● **Do this**:
Narrow the data below down to the lines containing "axes".

● **Recorded information**:
--- start ---
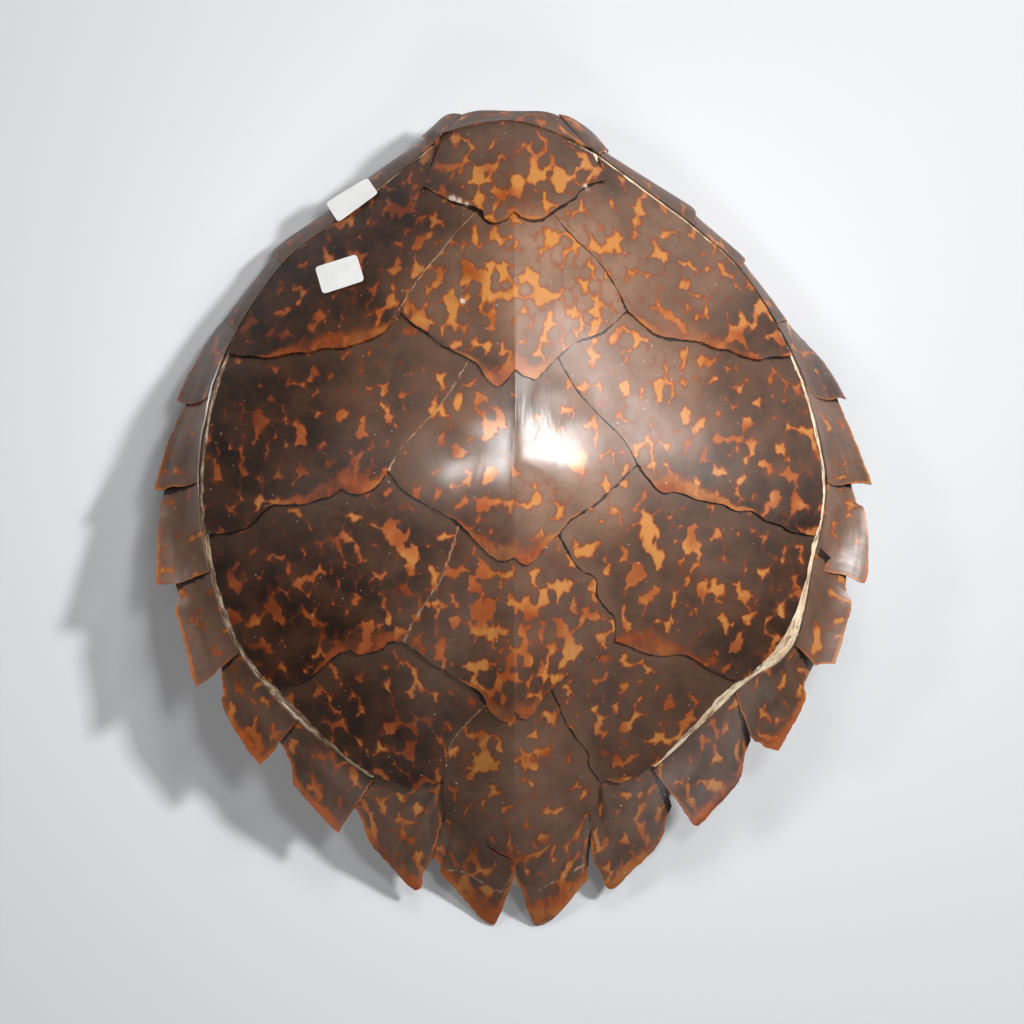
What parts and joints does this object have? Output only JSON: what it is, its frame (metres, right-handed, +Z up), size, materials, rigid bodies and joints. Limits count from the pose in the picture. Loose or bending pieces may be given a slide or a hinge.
--- end ---
--- start ---
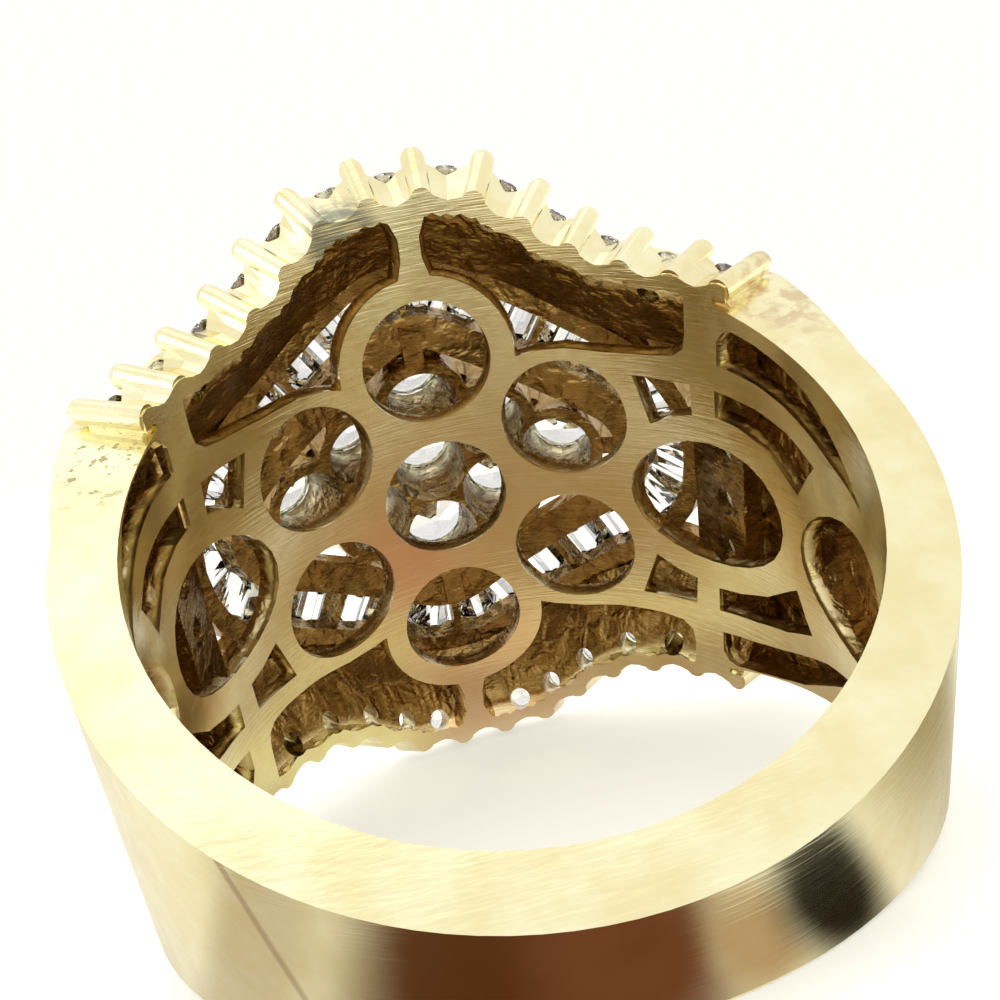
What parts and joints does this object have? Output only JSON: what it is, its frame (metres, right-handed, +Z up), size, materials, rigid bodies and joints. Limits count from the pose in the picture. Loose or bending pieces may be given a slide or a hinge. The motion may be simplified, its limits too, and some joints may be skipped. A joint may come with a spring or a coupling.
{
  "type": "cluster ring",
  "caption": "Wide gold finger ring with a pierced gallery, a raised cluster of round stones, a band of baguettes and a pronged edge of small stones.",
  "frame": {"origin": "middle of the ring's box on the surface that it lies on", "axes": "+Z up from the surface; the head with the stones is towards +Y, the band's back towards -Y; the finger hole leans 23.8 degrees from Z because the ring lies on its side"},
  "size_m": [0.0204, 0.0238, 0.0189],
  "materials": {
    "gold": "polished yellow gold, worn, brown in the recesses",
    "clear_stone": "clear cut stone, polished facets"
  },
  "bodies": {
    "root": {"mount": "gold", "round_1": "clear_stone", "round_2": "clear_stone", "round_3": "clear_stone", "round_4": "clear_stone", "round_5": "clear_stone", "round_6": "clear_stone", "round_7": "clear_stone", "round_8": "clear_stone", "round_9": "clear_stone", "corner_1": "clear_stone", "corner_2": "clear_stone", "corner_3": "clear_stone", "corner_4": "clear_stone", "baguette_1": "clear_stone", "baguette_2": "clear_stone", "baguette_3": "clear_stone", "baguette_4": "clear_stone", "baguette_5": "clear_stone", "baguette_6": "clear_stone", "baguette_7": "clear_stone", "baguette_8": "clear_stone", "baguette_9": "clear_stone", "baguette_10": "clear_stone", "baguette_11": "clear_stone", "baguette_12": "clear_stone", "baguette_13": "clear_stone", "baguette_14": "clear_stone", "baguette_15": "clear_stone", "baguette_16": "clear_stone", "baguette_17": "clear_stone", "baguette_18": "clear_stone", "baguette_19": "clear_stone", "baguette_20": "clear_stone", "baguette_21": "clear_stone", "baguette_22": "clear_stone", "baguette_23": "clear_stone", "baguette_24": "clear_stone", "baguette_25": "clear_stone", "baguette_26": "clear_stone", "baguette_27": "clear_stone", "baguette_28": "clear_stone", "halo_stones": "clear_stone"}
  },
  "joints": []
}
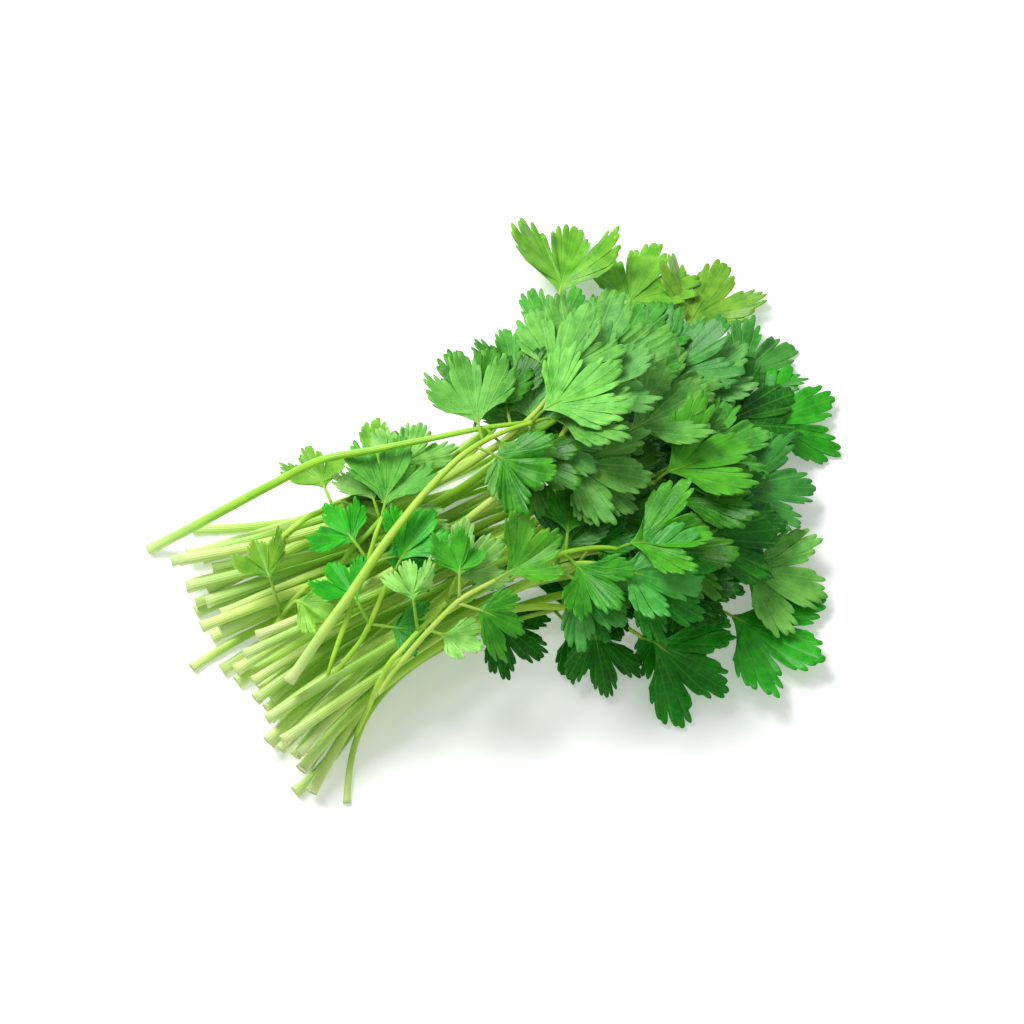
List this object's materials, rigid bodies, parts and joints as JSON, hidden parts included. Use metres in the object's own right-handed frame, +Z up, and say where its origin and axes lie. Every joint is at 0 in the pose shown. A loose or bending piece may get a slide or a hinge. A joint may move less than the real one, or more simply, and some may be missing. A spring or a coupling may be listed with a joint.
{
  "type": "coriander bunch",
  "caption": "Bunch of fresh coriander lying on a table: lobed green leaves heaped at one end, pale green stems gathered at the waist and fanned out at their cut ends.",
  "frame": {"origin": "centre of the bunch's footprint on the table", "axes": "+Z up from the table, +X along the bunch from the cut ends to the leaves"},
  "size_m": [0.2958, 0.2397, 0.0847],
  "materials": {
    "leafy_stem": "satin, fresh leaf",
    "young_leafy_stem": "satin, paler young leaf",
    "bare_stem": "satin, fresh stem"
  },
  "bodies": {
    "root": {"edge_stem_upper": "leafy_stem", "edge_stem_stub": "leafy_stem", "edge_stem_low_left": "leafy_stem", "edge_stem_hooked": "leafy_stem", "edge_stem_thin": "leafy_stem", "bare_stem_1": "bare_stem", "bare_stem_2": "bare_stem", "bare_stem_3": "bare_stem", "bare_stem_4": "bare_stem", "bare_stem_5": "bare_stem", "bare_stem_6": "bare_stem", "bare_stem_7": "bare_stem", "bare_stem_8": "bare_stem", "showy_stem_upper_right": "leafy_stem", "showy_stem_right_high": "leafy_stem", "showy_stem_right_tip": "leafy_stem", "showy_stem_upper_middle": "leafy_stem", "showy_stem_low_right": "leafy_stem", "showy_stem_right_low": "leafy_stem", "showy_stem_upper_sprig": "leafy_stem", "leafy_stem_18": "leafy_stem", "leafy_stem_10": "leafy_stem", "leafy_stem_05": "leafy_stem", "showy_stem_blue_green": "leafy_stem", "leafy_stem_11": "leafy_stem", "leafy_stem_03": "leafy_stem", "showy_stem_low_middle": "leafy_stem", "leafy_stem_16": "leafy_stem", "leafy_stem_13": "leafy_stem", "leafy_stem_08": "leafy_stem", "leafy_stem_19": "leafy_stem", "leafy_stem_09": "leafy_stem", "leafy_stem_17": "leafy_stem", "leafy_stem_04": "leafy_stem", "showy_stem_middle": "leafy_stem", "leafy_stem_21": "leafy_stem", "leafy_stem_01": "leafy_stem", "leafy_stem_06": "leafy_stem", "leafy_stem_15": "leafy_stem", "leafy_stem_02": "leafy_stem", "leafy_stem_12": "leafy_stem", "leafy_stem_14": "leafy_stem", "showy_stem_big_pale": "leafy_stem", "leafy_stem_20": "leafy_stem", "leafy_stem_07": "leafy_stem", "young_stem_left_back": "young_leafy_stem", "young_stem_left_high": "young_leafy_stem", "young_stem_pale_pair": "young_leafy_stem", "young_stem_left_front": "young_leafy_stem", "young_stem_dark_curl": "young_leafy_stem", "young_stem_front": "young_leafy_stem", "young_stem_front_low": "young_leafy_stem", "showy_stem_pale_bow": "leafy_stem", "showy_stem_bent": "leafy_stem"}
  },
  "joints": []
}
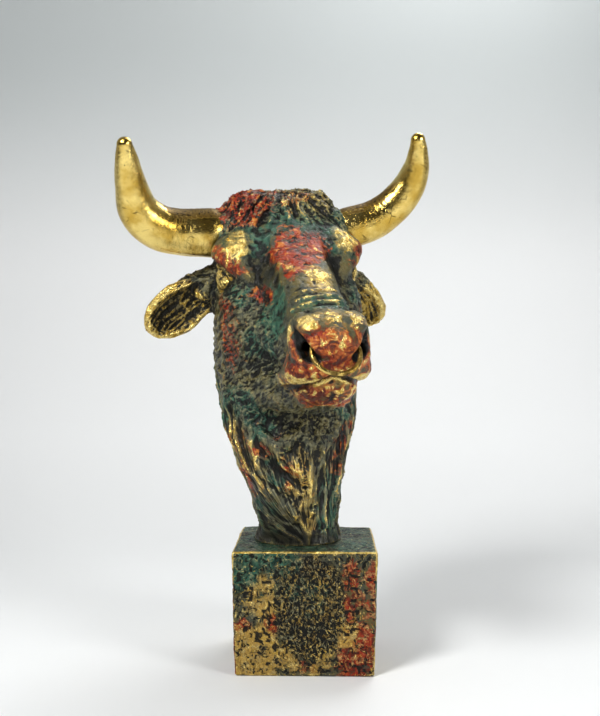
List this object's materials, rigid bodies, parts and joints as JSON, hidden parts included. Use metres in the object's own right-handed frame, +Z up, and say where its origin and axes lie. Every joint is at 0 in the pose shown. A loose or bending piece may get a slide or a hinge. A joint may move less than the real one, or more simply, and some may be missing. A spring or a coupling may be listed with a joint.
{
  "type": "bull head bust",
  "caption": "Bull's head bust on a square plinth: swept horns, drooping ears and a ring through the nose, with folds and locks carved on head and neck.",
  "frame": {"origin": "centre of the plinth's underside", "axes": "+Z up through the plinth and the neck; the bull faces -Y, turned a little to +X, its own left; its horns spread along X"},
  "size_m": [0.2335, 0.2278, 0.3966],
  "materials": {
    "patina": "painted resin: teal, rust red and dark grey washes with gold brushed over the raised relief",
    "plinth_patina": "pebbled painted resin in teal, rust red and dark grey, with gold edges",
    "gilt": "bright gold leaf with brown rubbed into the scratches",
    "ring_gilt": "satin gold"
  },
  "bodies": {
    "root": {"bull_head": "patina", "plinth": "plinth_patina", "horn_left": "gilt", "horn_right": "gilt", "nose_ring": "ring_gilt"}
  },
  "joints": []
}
--- end ---
● **Answer to this exercise**:
  "frame": {"origin": "middle of the ring's box on the surface that it lies on", "axes": "+Z up from the surface; the head with the stones is towards +Y, the band's back towards -Y; the finger hole leans 23.8 degrees from Z because the ring lies on its side"},
List this object's materials, rigid bodies, parts and joints as JSON, hidden parts included. Use metres in the object's own right-handed frame, +Z up, and say where its origin and axes lie. Every joint is at 0 in the pose shown. A loose or bending piece may get a slide or a hinge. A joint may move less than the real one, or more simply, and some may be missing. A spring or a coupling may be listed with a joint.
  "frame": {"origin": "centre of the bunch's footprint on the table", "axes": "+Z up from the table, +X along the bunch from the cut ends to the leaves"},
List this object's materials, rigid bodies, parts and joints as JSON, hidden parts included. Use metres in the object's own right-handed frame, +Z up, and say where its origin and axes lie. Every joint is at 0 in the pose shown. A loose or bending piece may get a slide or a hinge. A joint may move less than the real one, or more simply, and some may be missing. A spring or a coupling may be listed with a joint.
  "frame": {"origin": "centre of the plinth's underside", "axes": "+Z up through the plinth and the neck; the bull faces -Y, turned a little to +X, its own left; its horns spread along X"},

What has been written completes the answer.